Камера предварительного заключения была довольно жутким местом. Для того количества людей, которое в нее набилось, она была чересчур мала. Спать на полу было неудобно, дышать нечем. Кормили дважды в день. Еда состояла из так называемого супа — жижицы из картофеля с несколькими плавающими в ней листиками капусты. Еще давали кусочек черного хлеба и немного кипятку вместо чая.
Состав заключенных все время менялся — одних переводили в обычные камеры, на их место приходили другие. Вскоре перевели в обычную камеру и меня. В ней нас было только четверо, и у каждого была постель — не слишком мягкая, но все-таки постель. Ежедневно всем выдавали по двенадцать папирос. Еда была немного получше: суп не такой жидкий, и добавилось второе блюдо — каша-размазня, а иногда, ко всеобщему восторгу, картофельное пюре. Дважды в день мы могли пойти помыться, но параша — большое ведро — была в камере. Мы по очереди выносили ее каждый вечер перед сном.

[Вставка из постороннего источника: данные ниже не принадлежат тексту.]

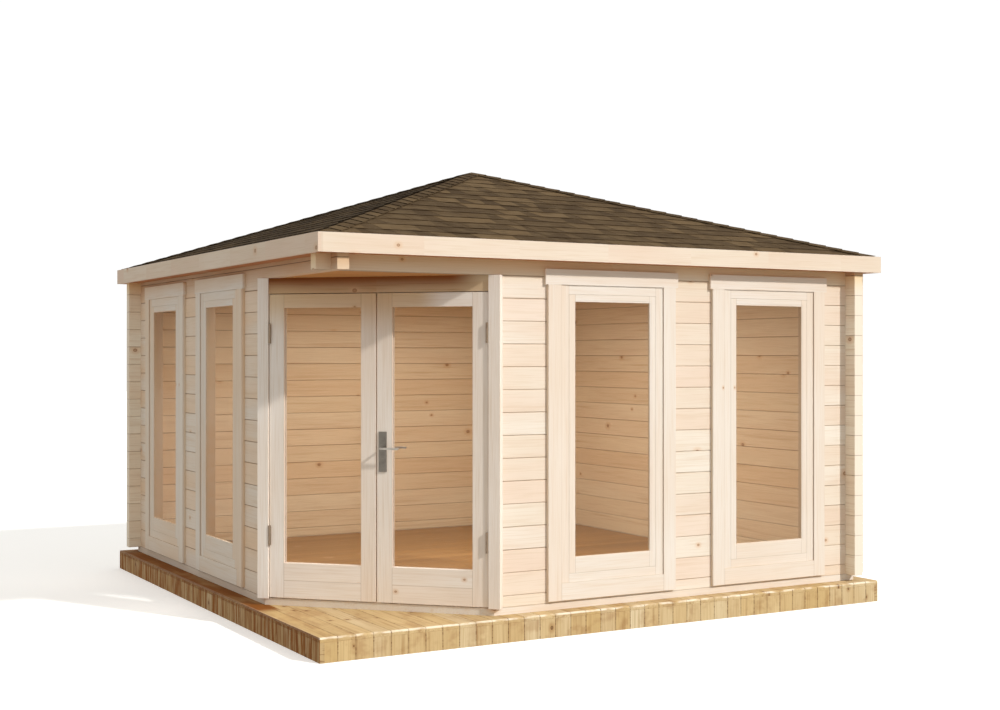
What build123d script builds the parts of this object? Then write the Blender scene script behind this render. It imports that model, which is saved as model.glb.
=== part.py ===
from build123d import *
import math
import os

# Five-cornered garden cabin of stacked logs, with a pyramid roof, on a low timber deck.
# Millimetres, +Z up. The origin is on the ground under the middle of the deck.
# The front wall faces -Y, the left wall faces -X, and the double door closes the corner
# between them, which is cut off at 45 degrees.

# Overall sizes
wall_size = 3840.0
corner_cut = 1032.0
log_height = 135.0
log_thick = 70.0
courses = 15
log_overhang = 90.0
base_height = 42.0

# Log profile: tongue on top, groove below, small chamfer along each arris
arris = 4.0
tongue_width = 24.0
tongue_height = 8.0
groove_play = 0.4

# Deck
deck_margin = 114.0
deck_height = 140.0
deck_board = 28.0
deck_round = 12.0
skirt_thick = 28.0
joist_width = 45.0
joist_count = 7

# Floor inside
floor_board = 20.0
bearer_width = 45.0
bearer_count = 7
floor_gap = 5.0
floor_drop = 2.0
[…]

Мне не пришлось долго ждать новой встречи с моим инквизитором. Было уже сильно заполночь, когда с шумом отворилась дверь и грубый голос прокричал:
— Татищева, на допрос — живо!
— Как вам понравилось ваше новое жилище? — с улыбкой спросил меня следователь. — Я хотел, чтобы вы чувствовали себя более комфортабельно, хотя, конечно, больше всего я был бы рад, если бы мог отпустить вас на свободу. Но, к сожалению, есть некоторые проблемы, и чем скорее мы их разрешим, тем будет лучше.